The Safari had wanted an early start on fine morning to do the breeding bird survey then go looking for Adders, Eagle Owls and Redstarts but the vile conditions put paid to all that. What we got was cold wet and very windy. We set off to Patch 1 head down and hood up against the heavy drizzle and once there only really noted a good number of Woodpigeons and one singing Chiffchaff, everything else was staying well out of the weather so the survey was a non-starter - the paper would have got sopping wet and unwriteable on-able too. We did see a male Sparrowhawk darting through the gardens carrying a prey item back to its nest and a male House Sparrow left the eaves of a house on the other side of the road and made a long flight to the gardens by the water tower - if the school gardeners hadn't been so drastic with their pruning a couple of years ago then food would have been available only a few wingbeats away!
Nothing for it but to go back to bed and dream of better times.
Several hours later (!!!) things hadn't changed so any far flung safari to add to our total in our challenge with Monika (who hit the jackpot today, not with the birds though! - btw anyone else having trouble open her site or is it just the Safari's pcs?) was not going to happen.
Time for a change of plan...Chat Alley...marvelous place in a cold brisk westerly wind...NOT. We loaded up bins, scope, camera and Frank and headed over the hill to the sea. Visibility was poor-ish, we could just about make out a fairly large ship navigating the Wyre channel into Fleetwood. A scan out to sea gave us nothing but a solitary Lesser Black Backed Gull and on the cliffs themselves a few of the local Starlings and House Sparrows searched for bugs.

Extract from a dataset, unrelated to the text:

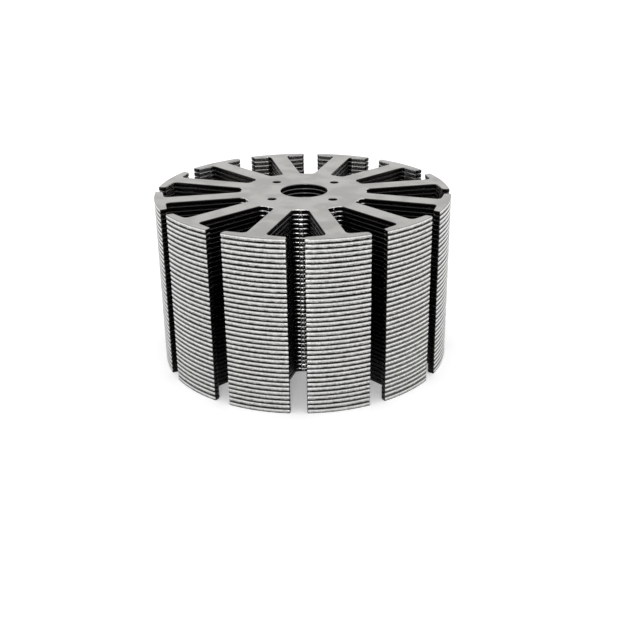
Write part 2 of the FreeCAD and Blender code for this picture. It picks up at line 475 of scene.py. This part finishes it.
def painted_wall_shade_and_glint(tree, size, height, reach, burnished):
    """Colour of the sheared edges inside the slots and the holes, painted dark as shade.

    The rolled upper corner carries a painted highlight: bright on the slot floors, and painted duller as
    shade in the holes and on the shanks.
    """
    # painted shade: the walls are near-black, darker still below the break
    painted_wall_shade = add_node(tree, "ShaderNodeMix", {
        "Factor": burnished, "A": shade(size.painted_shade_colour, 0.35), "B": shade(size.painted_shade_colour, 1)},
        data_type="RGBA")
    core = size.core_diameter / 2
    on_shank = add_node(tree, "ShaderNodeMapRange", {
        "Value": reach, "From Min": core + 0.12 * MM, "From Max": core + 0.5 * MM},
        interpolation_type="SMOOTHSTEP")
    past_holes = add_node(tree, "ShaderNodeMapRange", {
        "Value": reach, "From Min": core - 1.0 * MM, "From Max": core - 0.5 * MM})
    # painted highlight on the rolled upper corner: full burnish colour on the slot floors, and painted
    # shade, nearly black on the shanks and dim in the holes
    outer_corner = add_node(tree, "ShaderNodeMix", {
        "Factor": on_shank, "A": shade(size.burnish_colour, 1), "B": shade(size.face_colour, 0.07)},
        data_type="RGBA")
    corner = add_node(tree, "ShaderNodeMix", {
        "Factor": past_holes, "A": shade(size.burnish_colour, 0.2), "B": outer_corner},
        data_type="RGBA")
    rolled = add_node(tree, "ShaderNodeMapRange", {"Value": height, "From Min": 0.76, "From Max": 0.86},
                      interpolation_type="SMOOTHSTEP")
    return add_node(tree, "ShaderNodeMix", {"Factor": rolled, "A": painted_wall_shade, "B": corner},
                    data_type="RGBA")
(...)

Didn't even make it to Pipit Slab today, turned back a few hundred yards short - didn't really see the point of carrying on any further.
In the little ornamental garden a Blackbird hopped about under the recently savaged Tamarisk bushes - just about the only shrubbery that will survive this close to the sea but why was it hacked so severely a few days before it was about to flower - nothing for the bees...assuming the weather warms up enough for them to fly, it's now a little after noon and the temperature is 10.3C!!!...Brrrr - its beginning to seriously irk all this overpruning at precisely the wrong time malarkey...becoming a right grumpy ole gardener.
Still we did get you a pic in the end, not of one of the beautiful patches of Thrift and Birds Foot Trefoil that are looking splendid on the cliffs but of Soft Brome grass....marvelous we hear you sigh.
Well it's one of our favourite grasses and they don't get enough attention - looking really good at the mo with its silvery slightly blobby heads blowing about in the wind - about the only thing this wind is any good for.
Where to next? Somewhere less windy and depressing please and we've still got that survey to do.
In the meantime let us know what's whistling down the wind in your outback.
Might get out on Patch 1 again later so check back in to see if we've found you anymore grasses...
Might get out on Patch 1 again later so check back in to see if we've found you anymore grasses...
2 comments:
I thought it was cold here Dave, but looks like you had it worse,24C here tomorrow, that'll be Monday then!
Well Dave I hope you have better weather in your couple of weeks off than me & the missus have had this last week. Bloody wind has been infuriating, I was hoping to do some macro insect photography but not a chance. Everything in the garden looks totally windswept, but hopefully will all perk up when the wind finally abates. Back to work @ 7 tomorrow, how tedious!